Only our Heavenly father knows the future. Personally, my wife and I have been grateful for this opportunity to be of some small service this past ten years. Although Bre. Carl Wolfe and Bob Lloyd managed to find time to edit The Tidings as well as support a family, a monthly magazine makes it difficult to do both, so I was fortunate I did not have to combine editing with a full-time job. I have begun to appreciate my allotted years: “Our days may come to seventy years, or eighty, if our strength endures; yet the best of them are but trouble and sorrow, for they quickly pass, and we fly away” (Psa 90:10). Before I enter my eternal rest, I can only hope I manage to finally complete those tasks I hoped to accomplish when my full-time career came to an end:

To compile the considerable amount of information I have amassed on Military Service in North America into a book. Only a small fraction of this has appeared in my articles, the last one appearing this month, God willing.
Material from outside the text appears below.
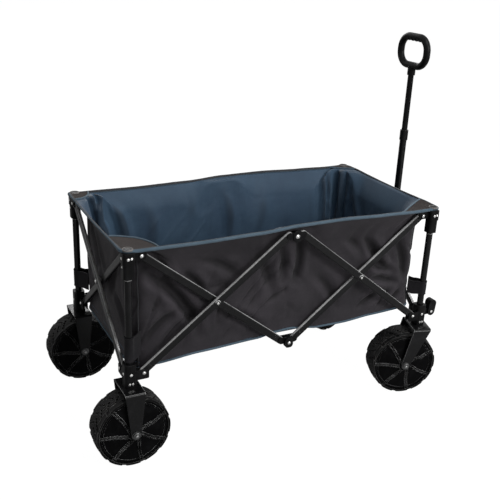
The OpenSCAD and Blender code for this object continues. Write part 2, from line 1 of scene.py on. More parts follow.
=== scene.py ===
"""Folding beach cart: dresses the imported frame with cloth, fasteners, finishes and a studio.

Metres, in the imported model's own frame: +X is the handle end, +Y the cart's left, +Z up.
"""
import logging
import math
from dataclasses import dataclass, field
from enum import Enum
from typing import Any, Callable, Iterable, Sequence

import bmesh
import bpy
from mathutils import Matrix, Vector, noise


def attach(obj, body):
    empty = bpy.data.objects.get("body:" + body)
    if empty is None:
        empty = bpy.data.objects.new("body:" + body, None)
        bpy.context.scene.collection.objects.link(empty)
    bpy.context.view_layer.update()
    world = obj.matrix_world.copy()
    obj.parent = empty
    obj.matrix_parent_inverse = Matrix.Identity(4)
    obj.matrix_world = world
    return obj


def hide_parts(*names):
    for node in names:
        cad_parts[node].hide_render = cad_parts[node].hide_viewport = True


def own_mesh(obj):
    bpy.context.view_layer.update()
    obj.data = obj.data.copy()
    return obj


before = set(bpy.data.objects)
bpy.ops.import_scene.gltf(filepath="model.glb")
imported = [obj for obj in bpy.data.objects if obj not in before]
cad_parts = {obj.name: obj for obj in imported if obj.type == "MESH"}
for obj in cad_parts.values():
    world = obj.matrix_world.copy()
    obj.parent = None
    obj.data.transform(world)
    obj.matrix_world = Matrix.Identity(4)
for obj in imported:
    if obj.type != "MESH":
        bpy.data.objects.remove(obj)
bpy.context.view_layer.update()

LOG = logging.getLogger("cart")
Point = tuple[float, float, float]
Colour = tuple[float, float, float]

# ---------- Sizes shared by several pieces ----------

MID_X = 0.0155
POST_X = 0.443
POST_Y = 0.226
LAYER = 0.006
CLEVIS = 0.008
STRUT_HALF = 0.005
PIN_HEAD = 0.0015
PIVOT_X = 0.410
PIVOT_Y = 0.195
BLOCK = 0.015
AXLE_Z = 0.097
CROWN_Z = 0.213
LOW_Z = CROWN_Z + 0.035
HIGH_Z = LOW_Z + 0.303
CROSS_Z = (LOW_Z + HIGH_Z) / 2
FLOOR_Z = LOW_Z + 0.008
BLOCK_TOP = HIGH_Z + 0.014
BASKET_X = 0.4255
BASKET_Y = 0.2085
BASKET_CORNER = 0.038
RIM_X = 0.463
RIM_Y = 0.236
RIM_CORNERS = {(-1, -1): 0.017, (1, -1): 0.009, (-1, 1): 0.008, (1, 1): 0.022}
HUB_X = 0.020
WALL_SPLIT = 0.1705
SHEET = 0.0016
SHARP_ANGLE = math.radians(38)


class End(Enum):
    """The two short ends of the cart."""

    REAR = -1
    FRONT = 1

    @property
    def word(self) -> str:
        """The end's name as it stands in node names."""
        return self.name.lower()


class Side(Enum):
    """The two long sides of the cart."""

    RIGHT = -1
    LEFT = 1

    @property
    def word(self) -> str:
        """The side's name as it stands in node names."""
        return self.name.lower()


class Slot(Enum):
    """The record's material slots; new pieces are handed one, but their finish is given to them directly.
    """

    FORK = "fork_steel"
    BRACKET = "bracket_plastic"
    GRIP = "grip_plastic"
    WHEEL = "wheel_plastic"
    TREAD = "tyre_tread"
    CLOTH = "basket_cloth"
    LINING = "basket_lining"


# ---------- Shader building ----------


class Wire:
    """A shader socket on which sums can be written as plain Python expressions."""

    def __init__(self, recipe: "Recipe", socket: bpy.types.NodeSocket) -> None:
        """Wraps a socket of one recipe's tree."""
        self.recipe = recipe
        self.socket = socket

    def maths(self, operation: str, *others: "Wire | float", clamp: bool = False) -> "Wire":
        """Adds one Math node.

        Args:
            operation: the node's operation.
            others: the second and third values.
            clamp: whether the result stays between 0 and 1.

        Returns:
            The node's result.
        """
        node = self.recipe.node("ShaderNodeMath", {"operation": operation, "use_clamp": clamp},
                                dict(enumerate((self, *others))))
        return Wire(self.recipe, node.outputs[0])

    def __add__(self, other: "Wire | float") -> "Wire":
        """Sum."""
        return self.maths("ADD", other)

    def __radd__(self, other: float) -> "Wire":
        """Reflected sum."""
        return self.maths("ADD", other)

    def __sub__(self, other: "Wire | float") -> "Wire":
        """Difference."""
        return self.maths("SUBTRACT", other)

    def __rsub__(self, other: float) -> "Wire":
        """Reflected difference."""
        return (self * -1.0).maths("ADD", other)

    def __mul__(self, other: "Wire | float") -> "Wire":
        """Product."""
        return self.maths("MULTIPLY", other)

    def __rmul__(self, other: float) -> "Wire":
        """Reflected product."""
        return self.maths("MULTIPLY", other)

    def __pow__(self, other: float) -> "Wire":
        """Power."""
        return self.maths("POWER", other)

    def smooth(self, low: float, high: float) -> "Wire":
        """Returns a smooth step from 0 at low to 1 at high."""
        node = self.recipe.node("ShaderNodeMapRange", {"interpolation_type": "SMOOTHSTEP"},
                                {"Value": self, "From Min": low, "From Max": high})
        return Wire(self.recipe, node.outputs[0])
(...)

And my major effort is to produce a History of the Christadelphian Community, an effort I started many years ago when I wrote my account of John Thomas. There has been no systematic study made by a Christadelphian in this area that I know of. I have access to most of the magazines, including those that united with the Central (Amended) community in the 1950s, and if anyone has information to aid in this large task, I would be most grateful if they could get in touch with me.

Concerning the future of our North American community, The Tidings is in capable hands, so others are in a better position to comment than I. I can only hope and pray that the current turmoil will soon be resolved, to the praise of our Lord and redeemer.

And as we watch world events, my focus is, as always, on Israel. I believe it is, for really the first time since Solomon, dwelling in “peace and security”, as a precursor to the time of the return of our Lord, when most will least expect it. And with that thought, I conclude my final editorial.

The grace of our Lord Jesus Christ be with your spirit, brothers and sisters. Amen.